> _WRITTEN TASK_: Only lines with the word "that" are needed; collect each of them from the listing below.

> _EXTRACTED ENTRIES_:
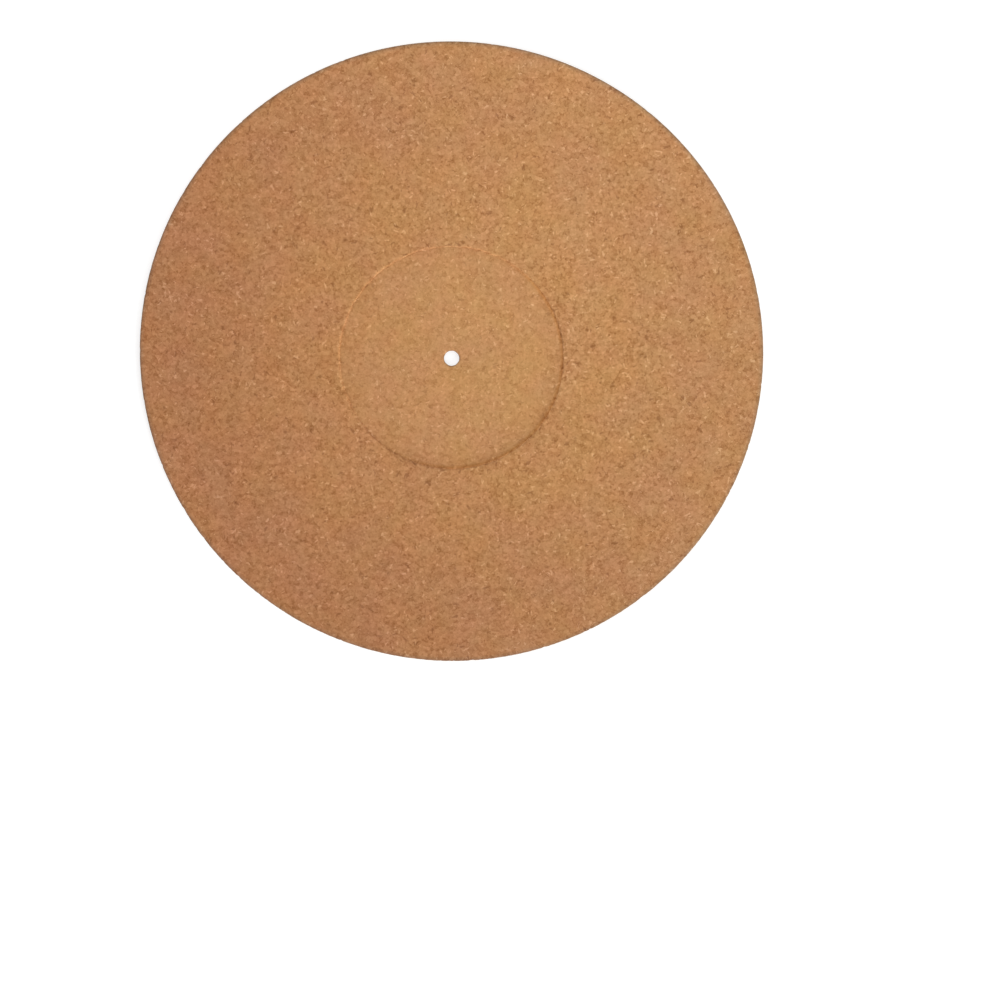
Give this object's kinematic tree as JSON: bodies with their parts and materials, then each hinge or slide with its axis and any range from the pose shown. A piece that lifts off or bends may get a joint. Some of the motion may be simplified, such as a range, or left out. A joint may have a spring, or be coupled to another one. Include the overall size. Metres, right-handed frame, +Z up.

==

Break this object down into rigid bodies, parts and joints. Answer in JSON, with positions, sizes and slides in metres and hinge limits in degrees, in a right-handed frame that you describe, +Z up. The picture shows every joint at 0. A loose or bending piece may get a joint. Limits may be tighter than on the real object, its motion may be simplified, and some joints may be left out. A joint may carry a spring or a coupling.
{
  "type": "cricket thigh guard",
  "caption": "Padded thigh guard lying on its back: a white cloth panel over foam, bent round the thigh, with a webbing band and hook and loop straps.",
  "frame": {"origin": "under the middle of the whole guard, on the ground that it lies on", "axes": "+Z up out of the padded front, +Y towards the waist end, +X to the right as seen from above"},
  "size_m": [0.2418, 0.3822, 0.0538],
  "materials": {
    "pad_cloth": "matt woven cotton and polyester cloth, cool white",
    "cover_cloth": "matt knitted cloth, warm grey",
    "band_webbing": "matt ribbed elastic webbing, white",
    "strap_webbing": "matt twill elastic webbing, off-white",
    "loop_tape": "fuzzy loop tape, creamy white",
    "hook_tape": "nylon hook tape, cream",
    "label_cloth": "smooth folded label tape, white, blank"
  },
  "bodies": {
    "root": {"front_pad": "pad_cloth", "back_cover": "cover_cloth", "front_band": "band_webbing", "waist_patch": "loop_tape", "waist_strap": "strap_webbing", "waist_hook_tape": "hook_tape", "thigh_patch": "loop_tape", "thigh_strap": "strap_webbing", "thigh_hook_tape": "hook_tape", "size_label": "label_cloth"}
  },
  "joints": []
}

...

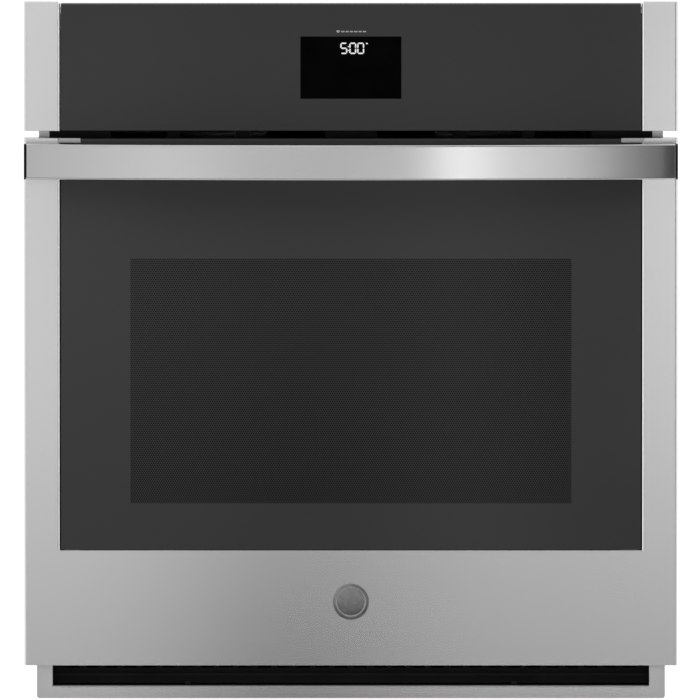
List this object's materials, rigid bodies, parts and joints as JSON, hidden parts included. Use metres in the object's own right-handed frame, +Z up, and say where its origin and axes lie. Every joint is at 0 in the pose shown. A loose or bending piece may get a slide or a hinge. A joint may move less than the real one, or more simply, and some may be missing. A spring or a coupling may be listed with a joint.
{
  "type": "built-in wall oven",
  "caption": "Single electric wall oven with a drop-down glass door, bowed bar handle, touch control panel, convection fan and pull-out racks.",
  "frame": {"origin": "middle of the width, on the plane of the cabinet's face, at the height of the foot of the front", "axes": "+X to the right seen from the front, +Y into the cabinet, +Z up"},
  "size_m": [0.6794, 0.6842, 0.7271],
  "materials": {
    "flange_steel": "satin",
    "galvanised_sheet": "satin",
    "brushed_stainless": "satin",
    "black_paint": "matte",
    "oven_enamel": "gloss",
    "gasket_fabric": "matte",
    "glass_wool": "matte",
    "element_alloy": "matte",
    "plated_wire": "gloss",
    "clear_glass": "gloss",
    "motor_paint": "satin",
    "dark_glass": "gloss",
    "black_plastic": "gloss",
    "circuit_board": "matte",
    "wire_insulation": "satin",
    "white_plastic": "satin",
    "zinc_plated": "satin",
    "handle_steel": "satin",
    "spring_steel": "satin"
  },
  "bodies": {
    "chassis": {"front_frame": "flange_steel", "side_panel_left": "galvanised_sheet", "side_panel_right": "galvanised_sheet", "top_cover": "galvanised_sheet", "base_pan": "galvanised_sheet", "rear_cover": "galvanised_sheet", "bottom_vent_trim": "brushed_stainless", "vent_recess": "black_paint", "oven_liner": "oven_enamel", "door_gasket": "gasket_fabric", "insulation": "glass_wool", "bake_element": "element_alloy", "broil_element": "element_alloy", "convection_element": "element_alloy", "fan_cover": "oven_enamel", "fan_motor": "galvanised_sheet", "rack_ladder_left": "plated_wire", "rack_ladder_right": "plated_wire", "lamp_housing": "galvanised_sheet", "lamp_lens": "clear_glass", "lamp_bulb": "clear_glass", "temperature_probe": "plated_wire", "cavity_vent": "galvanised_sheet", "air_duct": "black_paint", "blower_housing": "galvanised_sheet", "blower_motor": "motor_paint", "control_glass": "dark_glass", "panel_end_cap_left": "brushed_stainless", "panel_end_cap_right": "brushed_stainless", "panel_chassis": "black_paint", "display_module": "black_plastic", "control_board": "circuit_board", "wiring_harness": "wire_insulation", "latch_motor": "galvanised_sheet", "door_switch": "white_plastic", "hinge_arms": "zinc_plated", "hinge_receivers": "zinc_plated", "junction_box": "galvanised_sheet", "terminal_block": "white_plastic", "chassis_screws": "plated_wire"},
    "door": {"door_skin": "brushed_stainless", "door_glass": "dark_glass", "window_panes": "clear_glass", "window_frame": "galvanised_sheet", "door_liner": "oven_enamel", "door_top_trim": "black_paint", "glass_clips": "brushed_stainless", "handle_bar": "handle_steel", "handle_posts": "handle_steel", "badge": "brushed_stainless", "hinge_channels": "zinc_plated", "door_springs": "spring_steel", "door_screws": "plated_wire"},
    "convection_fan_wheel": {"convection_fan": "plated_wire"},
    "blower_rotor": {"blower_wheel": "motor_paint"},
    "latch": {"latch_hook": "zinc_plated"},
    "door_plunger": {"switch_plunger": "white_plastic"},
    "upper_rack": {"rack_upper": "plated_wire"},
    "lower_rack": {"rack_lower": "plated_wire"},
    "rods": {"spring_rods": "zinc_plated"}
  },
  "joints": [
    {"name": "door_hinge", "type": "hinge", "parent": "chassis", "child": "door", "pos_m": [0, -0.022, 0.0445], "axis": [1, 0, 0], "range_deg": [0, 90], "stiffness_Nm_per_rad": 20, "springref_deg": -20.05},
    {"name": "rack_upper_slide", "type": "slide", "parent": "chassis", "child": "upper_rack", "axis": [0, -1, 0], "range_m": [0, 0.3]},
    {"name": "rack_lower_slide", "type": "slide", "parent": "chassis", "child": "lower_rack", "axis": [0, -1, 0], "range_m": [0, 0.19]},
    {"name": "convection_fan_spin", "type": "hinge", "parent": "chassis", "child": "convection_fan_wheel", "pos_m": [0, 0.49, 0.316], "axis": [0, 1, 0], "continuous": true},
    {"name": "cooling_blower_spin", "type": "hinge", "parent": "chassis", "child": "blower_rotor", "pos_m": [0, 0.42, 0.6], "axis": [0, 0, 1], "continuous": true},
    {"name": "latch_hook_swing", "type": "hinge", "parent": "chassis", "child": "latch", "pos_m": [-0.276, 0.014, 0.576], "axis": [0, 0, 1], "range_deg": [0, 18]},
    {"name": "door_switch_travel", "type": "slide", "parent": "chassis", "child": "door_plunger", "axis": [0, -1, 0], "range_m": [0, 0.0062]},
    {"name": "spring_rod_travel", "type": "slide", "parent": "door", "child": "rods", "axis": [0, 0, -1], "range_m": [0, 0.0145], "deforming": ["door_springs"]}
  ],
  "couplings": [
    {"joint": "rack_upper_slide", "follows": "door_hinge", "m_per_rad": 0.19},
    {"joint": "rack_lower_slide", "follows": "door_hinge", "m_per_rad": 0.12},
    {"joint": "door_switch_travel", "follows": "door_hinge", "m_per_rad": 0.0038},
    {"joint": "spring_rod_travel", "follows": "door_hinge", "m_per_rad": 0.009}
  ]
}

> _REPLY_:
Give this object's kinematic tree as JSON: bodies with their parts and materials, then each hinge or slide with its axis and any range from the pose shown. A piece that lifts off or bends may get a joint. Some of the motion may be simplified, such as a range, or left out. A joint may have a spring, or be coupled to another one. Include the overall size. Metres, right-handed frame, +Z up.
Break this object down into rigid bodies, parts and joints. Answer in JSON, with positions, sizes and slides in metres and hinge limits in degrees, in a right-handed frame that you describe, +Z up. The picture shows every joint at 0. A loose or bending piece may get a joint. Limits may be tighter than on the real object, its motion may be simplified, and some joints may be left out. A joint may carry a spring or a coupling.
  "frame": {"origin": "under the middle of the whole guard, on the ground that it lies on", "axes": "+Z up out of the padded front, +Y towards the waist end, +X to the right as seen from above"},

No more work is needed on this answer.